What we have witnessed recently in commodity markets is nothing less than a margin call tornado. At least with hurricanes and wildfires, there is usually enough early warning to batten down the hatches or evacuate; but with a tornado the advanced warnings are limited because a tornado is on top of you in a flash. Therefore, I find it appropriate to call what has occurred in many commodity markets as a tornado of margin calls so severe so as to raise questions of concern to the financial system itself.

We would all mostly agree that the precipitating agent for the recent spate of extreme commodity price gyrations has been the shock of Russia invading Ukraine and the resulting sanctions, but there is something underlying the current dislocations that also needs to be examined. First, some basic background on commodities trading.

Generally speaking, prices for world commodities don’t change much on a daily basis; after all, we are talking about commodities produced and consumed daily throughout the world and the actual supply and demand changes are glacial-like in nature, up or down a few percentage points annually. As a result of the long stretches of relative commodity price stability, there has evolved in our modern derivatives trading, which dominates the price discovery process, the practice of extreme leverage, where the margin requirements to buy or sell a typical futures contract runs on the order of 5% or 10%.

This means a trader, going long or short a commodity futures contract, only needs to put up $10,000 or less to control $100,000 worth of a commodity.  Of course, should prices move adversely to one’s position (lower for someone long or higher for someone short), then the broker carrying the trade will demand near-immediate additional deposits to maintain adequate margin levels or, alternatively, the liquidation of the position. Those are the rules and every trader has to sign a variety of legal documents agreeing to the rules – no exceptions. Of course, should one decide to take delivery of a contract, then the full value of the contract must be deposited or, conversely, the actual commodity must be made available in the case of a trader delivering against a short contract. All basic stuff.

Oh, and one last thing – because we are talking about derivatives contracts, we know there has to be a long for every short and vice versa, meaning whatever side wins, the other side must lose, dollar for dollar. This a zero-sum structure and changes daily.
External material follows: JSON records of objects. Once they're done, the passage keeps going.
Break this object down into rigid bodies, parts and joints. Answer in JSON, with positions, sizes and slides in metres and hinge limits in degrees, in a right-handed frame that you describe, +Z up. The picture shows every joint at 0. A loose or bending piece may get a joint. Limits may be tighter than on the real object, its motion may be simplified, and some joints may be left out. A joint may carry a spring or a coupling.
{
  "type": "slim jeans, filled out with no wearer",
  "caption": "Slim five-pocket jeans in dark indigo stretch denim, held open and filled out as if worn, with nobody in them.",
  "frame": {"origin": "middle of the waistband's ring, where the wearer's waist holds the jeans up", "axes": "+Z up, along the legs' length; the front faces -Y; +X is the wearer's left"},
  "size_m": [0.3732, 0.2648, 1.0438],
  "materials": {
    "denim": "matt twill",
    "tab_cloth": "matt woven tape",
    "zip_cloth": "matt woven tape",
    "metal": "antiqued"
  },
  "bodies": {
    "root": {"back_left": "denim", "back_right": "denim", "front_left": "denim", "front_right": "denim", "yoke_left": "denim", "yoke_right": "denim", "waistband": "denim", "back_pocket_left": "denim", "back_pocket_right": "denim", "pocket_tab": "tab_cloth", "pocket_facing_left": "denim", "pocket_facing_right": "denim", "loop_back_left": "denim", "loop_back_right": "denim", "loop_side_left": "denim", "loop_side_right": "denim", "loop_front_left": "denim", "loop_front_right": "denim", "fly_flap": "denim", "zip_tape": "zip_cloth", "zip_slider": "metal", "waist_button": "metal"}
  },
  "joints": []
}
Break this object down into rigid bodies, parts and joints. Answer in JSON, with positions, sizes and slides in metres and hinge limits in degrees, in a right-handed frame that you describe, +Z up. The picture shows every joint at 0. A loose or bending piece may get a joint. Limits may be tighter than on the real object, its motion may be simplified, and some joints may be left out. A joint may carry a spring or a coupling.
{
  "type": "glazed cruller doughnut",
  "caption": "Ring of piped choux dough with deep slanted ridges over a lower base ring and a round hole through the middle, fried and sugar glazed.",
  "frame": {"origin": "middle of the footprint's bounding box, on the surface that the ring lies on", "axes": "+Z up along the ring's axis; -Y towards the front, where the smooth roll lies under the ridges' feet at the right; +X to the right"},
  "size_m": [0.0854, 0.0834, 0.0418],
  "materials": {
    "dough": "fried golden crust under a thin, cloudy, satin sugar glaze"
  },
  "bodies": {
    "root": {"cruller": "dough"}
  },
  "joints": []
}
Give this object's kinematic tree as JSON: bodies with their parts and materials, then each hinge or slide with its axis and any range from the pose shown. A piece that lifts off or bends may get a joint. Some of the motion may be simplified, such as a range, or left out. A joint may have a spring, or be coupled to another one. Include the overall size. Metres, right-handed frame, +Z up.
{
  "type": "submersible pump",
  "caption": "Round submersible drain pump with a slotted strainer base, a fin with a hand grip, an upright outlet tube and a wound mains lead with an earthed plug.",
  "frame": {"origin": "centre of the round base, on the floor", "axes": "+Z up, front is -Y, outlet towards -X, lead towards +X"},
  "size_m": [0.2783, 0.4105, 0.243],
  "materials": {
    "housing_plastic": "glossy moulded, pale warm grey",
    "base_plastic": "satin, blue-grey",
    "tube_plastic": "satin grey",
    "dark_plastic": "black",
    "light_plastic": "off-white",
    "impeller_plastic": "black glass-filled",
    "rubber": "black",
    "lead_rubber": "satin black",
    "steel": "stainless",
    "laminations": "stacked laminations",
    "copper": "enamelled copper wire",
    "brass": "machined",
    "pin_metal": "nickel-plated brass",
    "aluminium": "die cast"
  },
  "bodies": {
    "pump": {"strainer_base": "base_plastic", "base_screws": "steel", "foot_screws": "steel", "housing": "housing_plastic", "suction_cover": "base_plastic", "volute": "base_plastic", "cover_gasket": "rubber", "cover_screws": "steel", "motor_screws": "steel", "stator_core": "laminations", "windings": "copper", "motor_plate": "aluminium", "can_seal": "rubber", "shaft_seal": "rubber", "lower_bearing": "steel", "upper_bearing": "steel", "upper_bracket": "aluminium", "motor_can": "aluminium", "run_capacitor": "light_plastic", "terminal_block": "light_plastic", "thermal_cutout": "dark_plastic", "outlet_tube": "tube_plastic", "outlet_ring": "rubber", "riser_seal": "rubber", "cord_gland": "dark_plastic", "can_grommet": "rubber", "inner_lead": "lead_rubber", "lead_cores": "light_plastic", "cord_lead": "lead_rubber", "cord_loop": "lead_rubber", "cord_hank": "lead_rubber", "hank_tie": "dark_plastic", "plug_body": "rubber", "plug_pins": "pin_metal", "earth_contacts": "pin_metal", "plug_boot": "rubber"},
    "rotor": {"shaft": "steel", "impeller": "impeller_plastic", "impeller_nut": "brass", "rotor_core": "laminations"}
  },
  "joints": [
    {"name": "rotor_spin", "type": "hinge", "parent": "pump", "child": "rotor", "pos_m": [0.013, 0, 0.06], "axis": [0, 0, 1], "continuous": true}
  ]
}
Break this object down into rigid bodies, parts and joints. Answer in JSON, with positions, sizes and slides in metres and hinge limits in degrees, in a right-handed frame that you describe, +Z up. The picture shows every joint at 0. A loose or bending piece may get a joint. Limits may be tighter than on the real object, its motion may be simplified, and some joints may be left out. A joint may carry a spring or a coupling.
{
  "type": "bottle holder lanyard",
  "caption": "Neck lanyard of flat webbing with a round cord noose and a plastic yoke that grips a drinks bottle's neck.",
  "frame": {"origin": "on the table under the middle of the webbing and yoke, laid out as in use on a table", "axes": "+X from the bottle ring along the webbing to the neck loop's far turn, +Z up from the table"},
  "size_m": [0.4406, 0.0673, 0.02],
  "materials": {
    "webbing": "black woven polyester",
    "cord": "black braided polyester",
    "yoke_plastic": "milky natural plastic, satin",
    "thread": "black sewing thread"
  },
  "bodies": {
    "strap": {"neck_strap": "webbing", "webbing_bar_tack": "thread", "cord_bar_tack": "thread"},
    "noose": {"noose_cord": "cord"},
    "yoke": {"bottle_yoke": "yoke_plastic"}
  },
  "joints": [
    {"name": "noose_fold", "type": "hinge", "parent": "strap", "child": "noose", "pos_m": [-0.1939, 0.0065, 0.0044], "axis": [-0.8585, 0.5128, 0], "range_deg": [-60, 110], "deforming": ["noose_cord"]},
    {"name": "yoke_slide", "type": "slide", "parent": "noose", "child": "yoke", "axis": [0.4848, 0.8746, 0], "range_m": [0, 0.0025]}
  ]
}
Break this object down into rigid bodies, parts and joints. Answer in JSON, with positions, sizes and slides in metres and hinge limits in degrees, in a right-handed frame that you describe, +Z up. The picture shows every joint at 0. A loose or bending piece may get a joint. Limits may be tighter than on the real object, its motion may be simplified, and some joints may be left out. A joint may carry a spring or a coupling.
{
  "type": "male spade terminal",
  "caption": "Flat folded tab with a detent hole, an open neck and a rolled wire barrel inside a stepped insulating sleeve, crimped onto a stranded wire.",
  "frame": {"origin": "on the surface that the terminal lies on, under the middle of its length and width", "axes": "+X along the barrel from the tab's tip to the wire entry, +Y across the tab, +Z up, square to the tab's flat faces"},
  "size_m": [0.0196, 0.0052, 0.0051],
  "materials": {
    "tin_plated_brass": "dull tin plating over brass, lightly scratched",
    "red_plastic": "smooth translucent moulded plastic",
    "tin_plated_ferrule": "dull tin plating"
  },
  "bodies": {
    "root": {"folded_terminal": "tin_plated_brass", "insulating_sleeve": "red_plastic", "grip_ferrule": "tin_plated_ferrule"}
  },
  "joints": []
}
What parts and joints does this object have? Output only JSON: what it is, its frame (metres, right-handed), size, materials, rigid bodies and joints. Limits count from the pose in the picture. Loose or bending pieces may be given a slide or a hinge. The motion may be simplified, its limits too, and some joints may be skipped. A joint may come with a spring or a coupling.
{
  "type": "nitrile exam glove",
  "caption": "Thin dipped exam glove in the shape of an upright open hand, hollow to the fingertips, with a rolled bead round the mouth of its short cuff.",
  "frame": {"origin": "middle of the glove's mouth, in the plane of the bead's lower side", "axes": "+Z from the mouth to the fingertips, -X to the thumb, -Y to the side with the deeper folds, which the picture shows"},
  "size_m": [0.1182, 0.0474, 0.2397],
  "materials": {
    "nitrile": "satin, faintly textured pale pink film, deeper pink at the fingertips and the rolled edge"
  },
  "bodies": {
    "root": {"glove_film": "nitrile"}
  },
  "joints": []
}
The problem that has emerged of late is that because the price moves have been so extreme in so many markets and mostly higher, particularly in crude oil, the granddaddy of all commodities, that a literal avalanche of margin calls have been generated – almost exclusively to those holding short positions.

Undoubtedly, not all the shorts have been able (or willing) to come up with the massive amounts of additional margin money suddenly demanded by the brokers carrying their positions – resulting in the forced buyback of short positions, which adds additional buying pressure for still-higher prices. As Daniel Drew famously said – “He who sells what isn’t his’n, must buy it back or go to pris’n”.

Once again, the London nickel market has become the poster child for shorts gone wild and unable to meet margin calls to the point of blowing prices sky-high on Monday, to the extent that the exchange, the London Metal Exchange, had to rescind and bust trades – about the biggest no-no in trading and also take other measures Like closing the market) to protect the short sellers at the expense of those holding long positions. Remarkably, this has become a regular feature for the LME, as I wrote about 16 years ago –


I would imagine the LME will succeed, once again, in screwing the longs in nickel, as is its custom and the matter would be quickly forgotten, largely because there is so little public participation in this market – except for one thing, namely, the tornado of margin calls occurring in other markets, particularly, in crude oil (but with a decided gold and silver connection). Perhaps the biggest question swirling around the flood of margin calls being issued daily to the shorts is who exactly are the shorts under pressure?

Due to regulatory protocols, the names of individual traders are kept confidential by the regulators (unless public charges are filed) and brokers are not likely to reveal the identity of customers issued margin calls. But that doesn’t mean there is no information trail. Thanks to existing public reporting data available from the CFTC, in the form of the weekly Commitments of Traders (COT) and monthly Bank Participation reports, we are at least able to isolate certain groups of traders which might be heavily long or short. Again, the longs, generally, aren’t facing any margin call difficulties – this is strictly a problem for the shorts at this time.

A quick perusal of the current COT and BPR data for last Tuesday, March 1, 2022, indicates that US and non-US banks are generally not heavily short in most markets – except for crude oil and other energy markets and in precious metals, specifically, gold, silver and platinum. I raise the issue of what commodities the banks, particularly US banks, might be short because of my longstanding allegations that a small number of banks are manipulating the price of silver (and gold). My more recent allegations regarding Bank of America being massively short silver and gold in the Over-the-Counter market is a separate issue and wouldn’t be included in COT and Bank Participation report data.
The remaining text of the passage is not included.